We have spent some time discussing approaches to solving a number of common recurrences. We shall illustrate the application of divide-and-conquer to problems form a number of different domains. The Problem. We will consider a problem that arises in the analysis of rankings such as couple of websites use a technique known as collaborative filtering, in which they try to match preferences of books, movies, e.t.c with others on the internet. A website can recommend stuff by finding people with similar tastes as you. A problem that websites face is one of comparing two rankings. What is a good way to measure, numerically, how similar two people's rankings are? A natural method would be to label the movies from 1 to n according to your ranking, then order these labels according to the stranger's ranking, and see how many pairs are out of order. A natural way to quantify this notion is by counting the number of inversions. A sequence 2,4,1,3,5 has three inversions. Designing and Analyzing the algorithm. What is the simplest algorithm to count inversions? We could look at every pair and decide but this would take us O(n^2) run time. We shall now aim at O(n log n) time. The basic idea is to split the problem into two parts, find the inversions in the first half, then in the second half, and finally any inversions in both halves. The tricky part is dealing with inversions in both halves(Merge-and-Count). We shall use two pointers at the beginning of both halves and remove the smaller number at which the pointer is currently at, and append it to a new list.

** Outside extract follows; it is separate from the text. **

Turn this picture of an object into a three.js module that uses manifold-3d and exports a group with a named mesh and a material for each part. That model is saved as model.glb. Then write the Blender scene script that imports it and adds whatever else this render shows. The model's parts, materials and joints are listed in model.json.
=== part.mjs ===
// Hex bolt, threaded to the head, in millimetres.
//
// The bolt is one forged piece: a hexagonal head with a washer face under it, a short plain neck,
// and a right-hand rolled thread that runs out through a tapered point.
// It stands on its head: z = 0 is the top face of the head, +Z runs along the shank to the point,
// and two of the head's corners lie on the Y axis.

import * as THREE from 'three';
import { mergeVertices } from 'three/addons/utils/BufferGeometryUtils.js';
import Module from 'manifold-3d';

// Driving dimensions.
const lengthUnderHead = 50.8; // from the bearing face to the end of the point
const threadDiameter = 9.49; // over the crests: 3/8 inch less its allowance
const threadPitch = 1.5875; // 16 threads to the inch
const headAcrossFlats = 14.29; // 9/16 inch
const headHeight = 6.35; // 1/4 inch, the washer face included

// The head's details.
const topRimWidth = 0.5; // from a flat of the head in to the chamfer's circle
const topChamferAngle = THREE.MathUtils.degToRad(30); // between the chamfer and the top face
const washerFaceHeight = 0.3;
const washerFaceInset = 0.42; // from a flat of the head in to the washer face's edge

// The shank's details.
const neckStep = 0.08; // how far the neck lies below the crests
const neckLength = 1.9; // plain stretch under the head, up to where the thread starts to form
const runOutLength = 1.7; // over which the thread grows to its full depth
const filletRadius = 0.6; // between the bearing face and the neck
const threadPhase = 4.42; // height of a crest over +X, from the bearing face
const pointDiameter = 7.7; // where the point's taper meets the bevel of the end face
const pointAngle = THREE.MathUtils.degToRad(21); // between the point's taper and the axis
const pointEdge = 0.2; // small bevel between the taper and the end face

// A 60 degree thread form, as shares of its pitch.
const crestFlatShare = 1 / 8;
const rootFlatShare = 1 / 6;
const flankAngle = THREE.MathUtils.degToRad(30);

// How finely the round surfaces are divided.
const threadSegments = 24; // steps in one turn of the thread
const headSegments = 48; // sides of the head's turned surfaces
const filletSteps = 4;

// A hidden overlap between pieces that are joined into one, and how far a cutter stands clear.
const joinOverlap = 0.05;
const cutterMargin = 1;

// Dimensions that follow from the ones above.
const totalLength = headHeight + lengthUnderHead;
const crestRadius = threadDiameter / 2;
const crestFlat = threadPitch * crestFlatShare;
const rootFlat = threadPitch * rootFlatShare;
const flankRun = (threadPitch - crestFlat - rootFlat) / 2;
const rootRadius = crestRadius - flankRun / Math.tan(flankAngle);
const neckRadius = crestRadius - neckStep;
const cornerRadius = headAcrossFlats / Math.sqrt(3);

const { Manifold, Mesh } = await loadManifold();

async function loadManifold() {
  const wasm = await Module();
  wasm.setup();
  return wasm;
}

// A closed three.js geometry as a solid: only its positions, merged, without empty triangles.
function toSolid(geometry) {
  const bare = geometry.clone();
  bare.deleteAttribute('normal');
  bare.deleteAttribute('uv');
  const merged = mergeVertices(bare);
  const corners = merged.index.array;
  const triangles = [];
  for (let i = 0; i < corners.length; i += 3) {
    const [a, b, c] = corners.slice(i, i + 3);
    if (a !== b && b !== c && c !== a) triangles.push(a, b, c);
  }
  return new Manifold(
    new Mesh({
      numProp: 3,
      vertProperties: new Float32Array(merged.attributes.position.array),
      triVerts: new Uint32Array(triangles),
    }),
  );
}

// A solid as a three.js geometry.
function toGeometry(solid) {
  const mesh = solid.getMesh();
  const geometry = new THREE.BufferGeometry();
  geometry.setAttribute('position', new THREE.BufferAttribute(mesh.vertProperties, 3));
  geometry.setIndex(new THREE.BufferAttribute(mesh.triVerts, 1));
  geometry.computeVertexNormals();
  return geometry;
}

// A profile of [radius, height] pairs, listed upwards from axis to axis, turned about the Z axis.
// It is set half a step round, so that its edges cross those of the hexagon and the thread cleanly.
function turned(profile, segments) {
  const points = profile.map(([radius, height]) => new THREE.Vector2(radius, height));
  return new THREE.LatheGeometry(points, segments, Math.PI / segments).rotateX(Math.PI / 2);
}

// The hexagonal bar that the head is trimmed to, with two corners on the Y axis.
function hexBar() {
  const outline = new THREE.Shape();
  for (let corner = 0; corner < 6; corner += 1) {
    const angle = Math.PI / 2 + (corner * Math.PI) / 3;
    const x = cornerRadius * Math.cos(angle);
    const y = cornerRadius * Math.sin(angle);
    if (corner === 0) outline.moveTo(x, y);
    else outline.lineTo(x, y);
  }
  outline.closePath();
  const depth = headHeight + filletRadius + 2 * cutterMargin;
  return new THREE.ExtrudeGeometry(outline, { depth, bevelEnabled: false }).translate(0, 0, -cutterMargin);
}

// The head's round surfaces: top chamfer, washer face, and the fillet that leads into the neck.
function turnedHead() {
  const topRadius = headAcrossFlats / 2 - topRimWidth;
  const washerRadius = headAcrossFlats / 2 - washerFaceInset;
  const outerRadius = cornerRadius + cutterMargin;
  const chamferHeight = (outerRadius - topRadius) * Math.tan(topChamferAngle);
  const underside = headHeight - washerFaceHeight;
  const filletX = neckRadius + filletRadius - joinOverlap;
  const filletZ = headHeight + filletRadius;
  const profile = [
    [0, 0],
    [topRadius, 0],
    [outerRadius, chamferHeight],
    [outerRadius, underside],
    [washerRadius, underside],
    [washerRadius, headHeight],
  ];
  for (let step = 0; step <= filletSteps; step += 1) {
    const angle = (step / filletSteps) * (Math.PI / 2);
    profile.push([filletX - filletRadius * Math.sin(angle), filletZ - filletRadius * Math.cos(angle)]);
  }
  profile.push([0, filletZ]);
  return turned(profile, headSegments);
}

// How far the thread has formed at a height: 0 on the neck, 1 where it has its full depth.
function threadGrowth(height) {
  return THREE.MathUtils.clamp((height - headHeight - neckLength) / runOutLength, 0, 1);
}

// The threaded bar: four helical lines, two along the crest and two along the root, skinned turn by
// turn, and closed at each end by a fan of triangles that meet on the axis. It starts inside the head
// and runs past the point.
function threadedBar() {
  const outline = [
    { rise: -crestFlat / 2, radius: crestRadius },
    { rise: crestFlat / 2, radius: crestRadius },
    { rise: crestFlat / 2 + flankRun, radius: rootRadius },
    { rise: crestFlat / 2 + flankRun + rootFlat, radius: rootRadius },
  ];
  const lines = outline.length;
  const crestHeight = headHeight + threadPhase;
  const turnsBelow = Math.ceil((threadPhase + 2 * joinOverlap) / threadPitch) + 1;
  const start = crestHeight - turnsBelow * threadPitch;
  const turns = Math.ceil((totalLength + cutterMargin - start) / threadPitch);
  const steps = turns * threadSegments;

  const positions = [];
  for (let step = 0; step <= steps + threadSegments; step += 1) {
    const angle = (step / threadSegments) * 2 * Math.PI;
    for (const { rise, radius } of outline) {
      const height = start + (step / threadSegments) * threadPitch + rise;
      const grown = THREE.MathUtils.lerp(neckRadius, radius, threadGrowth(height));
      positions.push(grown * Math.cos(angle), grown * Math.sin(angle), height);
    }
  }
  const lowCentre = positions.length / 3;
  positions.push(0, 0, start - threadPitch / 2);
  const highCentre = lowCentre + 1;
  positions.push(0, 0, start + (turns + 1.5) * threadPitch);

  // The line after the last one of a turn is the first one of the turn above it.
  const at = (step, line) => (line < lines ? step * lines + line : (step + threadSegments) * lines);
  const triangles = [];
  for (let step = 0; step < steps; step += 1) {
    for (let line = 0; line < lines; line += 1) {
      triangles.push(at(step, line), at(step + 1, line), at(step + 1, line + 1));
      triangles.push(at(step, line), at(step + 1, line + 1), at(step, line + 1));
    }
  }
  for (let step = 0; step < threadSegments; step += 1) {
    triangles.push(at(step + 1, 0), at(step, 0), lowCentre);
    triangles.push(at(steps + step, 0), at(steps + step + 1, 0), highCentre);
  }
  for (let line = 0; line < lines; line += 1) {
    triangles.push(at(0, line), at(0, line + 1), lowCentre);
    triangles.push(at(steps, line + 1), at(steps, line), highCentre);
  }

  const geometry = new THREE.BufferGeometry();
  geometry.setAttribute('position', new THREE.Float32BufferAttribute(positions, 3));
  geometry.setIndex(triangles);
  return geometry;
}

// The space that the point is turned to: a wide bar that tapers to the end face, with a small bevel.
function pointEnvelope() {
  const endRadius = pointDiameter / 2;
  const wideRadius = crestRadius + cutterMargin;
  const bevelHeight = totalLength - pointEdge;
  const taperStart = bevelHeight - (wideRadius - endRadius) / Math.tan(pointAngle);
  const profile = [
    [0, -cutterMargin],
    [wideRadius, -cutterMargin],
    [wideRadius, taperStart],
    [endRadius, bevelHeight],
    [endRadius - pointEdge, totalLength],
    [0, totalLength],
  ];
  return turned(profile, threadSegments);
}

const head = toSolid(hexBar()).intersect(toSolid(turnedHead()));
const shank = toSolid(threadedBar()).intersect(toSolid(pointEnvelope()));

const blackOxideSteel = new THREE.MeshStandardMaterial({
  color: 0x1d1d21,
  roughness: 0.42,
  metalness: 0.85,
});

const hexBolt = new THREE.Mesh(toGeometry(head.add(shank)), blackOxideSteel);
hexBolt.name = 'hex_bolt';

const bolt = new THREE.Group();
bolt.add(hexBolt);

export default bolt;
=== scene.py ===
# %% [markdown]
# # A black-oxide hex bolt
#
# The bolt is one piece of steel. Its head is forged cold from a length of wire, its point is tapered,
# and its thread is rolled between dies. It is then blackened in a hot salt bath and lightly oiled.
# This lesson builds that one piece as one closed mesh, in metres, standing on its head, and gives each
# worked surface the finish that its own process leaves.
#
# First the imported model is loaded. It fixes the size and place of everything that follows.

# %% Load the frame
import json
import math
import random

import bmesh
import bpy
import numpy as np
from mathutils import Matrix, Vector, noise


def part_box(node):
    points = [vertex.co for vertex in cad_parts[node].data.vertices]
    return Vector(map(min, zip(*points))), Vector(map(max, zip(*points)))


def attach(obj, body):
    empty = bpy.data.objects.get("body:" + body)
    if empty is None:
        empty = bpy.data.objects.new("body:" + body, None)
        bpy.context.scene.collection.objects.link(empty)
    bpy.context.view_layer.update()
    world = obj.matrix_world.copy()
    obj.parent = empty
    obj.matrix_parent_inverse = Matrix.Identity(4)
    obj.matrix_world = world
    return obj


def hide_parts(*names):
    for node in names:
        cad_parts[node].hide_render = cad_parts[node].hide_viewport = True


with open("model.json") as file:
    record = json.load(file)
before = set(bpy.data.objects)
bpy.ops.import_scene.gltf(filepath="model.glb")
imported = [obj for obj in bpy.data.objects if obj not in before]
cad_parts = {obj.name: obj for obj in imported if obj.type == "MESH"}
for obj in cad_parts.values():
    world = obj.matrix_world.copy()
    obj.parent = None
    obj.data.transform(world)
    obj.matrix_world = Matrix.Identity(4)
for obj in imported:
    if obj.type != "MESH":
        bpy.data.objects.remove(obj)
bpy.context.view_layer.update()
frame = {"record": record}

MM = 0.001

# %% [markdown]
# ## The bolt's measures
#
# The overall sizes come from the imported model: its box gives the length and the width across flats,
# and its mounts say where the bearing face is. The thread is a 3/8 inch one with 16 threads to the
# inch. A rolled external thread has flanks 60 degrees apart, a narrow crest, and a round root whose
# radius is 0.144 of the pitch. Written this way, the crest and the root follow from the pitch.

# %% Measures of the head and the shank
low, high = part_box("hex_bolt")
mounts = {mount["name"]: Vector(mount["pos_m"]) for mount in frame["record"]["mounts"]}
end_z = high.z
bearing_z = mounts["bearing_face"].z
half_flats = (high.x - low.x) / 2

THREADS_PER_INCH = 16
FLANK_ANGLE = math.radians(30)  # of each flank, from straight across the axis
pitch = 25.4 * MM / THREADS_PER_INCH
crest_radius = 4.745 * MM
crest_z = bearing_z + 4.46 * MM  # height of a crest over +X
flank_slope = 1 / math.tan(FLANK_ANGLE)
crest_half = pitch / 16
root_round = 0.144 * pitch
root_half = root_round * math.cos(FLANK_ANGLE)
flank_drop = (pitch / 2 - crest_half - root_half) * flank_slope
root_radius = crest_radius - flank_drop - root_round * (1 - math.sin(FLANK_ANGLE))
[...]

If the number at which the pointer is in the second half is smaller than that in the first half, that is when we only increase the number of inversions. Merge-and-count algorithm is on page 224. Since we are only comparing and adding elements to a new array, the two pointers go through all elements in respective halves until both halves are empty, this is what the while loop is doing. Thus, Merge-and-Count will take O(n) time. This is not the overall algorithm, since we need to count the inversions in both halves separately. The final algorithm, Sort-and-Count is on page 225. The Sort-and-Count algorithm correctly sorts the input list and counts the number of inversions; it runs in O(n log n) time for a list with n elements.

Although this section was kinda long, I enjoyed learning how to solve this problem using divide-and-conquer algorithms, thus I give it a 9/10.